The imam said that groups like ours regularly visited the mosque and that an elderly Jewish woman once told him as she was leaving, “I was physically afraid to come here. Now, I know better.”
I am not naïve. I know that there are two billion Muslims in the world, and they are as varied in their opinions and behavior as are the two billion Christians. But my experience at that mosque and at other mosques and synagogues I have visited demonstrates what should be obvious, that the fact that people have fundamental and even unreconcilable differences doesn’t mean that they can’t live together in a civil society.
I’m thinking about this because of the conflict between Israel and the terrorist group Hamas. That’s not going to be resolved by a Saturday afternoon visit and a tray of baked ziti. At my advanced age, I don’t expect it to be resolved in my lifetime. Even if Israel were to eradicate Hamas, the tension between Israel and the Palestinian people would remain.
That might sound like despair, but it is not. I am realistic about the history and nature of that conflict, but I am not pessimistic about human nature.
The afternoon of the mosque and the war in Israel and Gaza are thousands of miles apart, but they exist in the same reality and are carried out by people who share the dignity and the potential that come from being made in the image of God.
We can’t intervene between Israel and Hamas nor solve the issue of a Palestinian state, but we can refuse to allow our relationships to be infected by the intractable divisiveness that has so far frustrated attempts to bring peace to the Near East.
Movements like Hamas do not draw strength only from their internal motivations but also from encouragement they receive from outside, even from our own neighbors.

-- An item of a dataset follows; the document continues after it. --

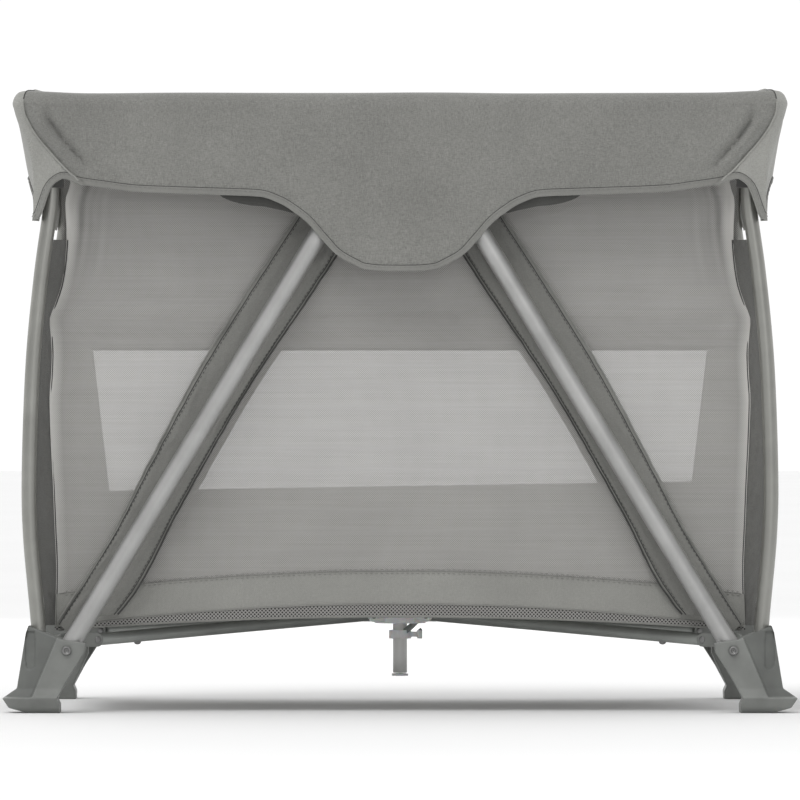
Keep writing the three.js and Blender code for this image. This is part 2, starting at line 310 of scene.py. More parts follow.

We can and should pray for peace, but we also can reject stereotypes and help build a culture of mutual understanding and acceptance, hoping to create a world in which those who inspire and support hatred and violence are drowned out—.or, please God, rediscover their humanity.
We have our model in Jesus, who ignored ages-old taboos in his interactions with gentiles and Samaritans and lepers. He meant for us to imitate him. Peace will not begin with Israel and Hamas. If it doesn’t begin with us, where will it begin?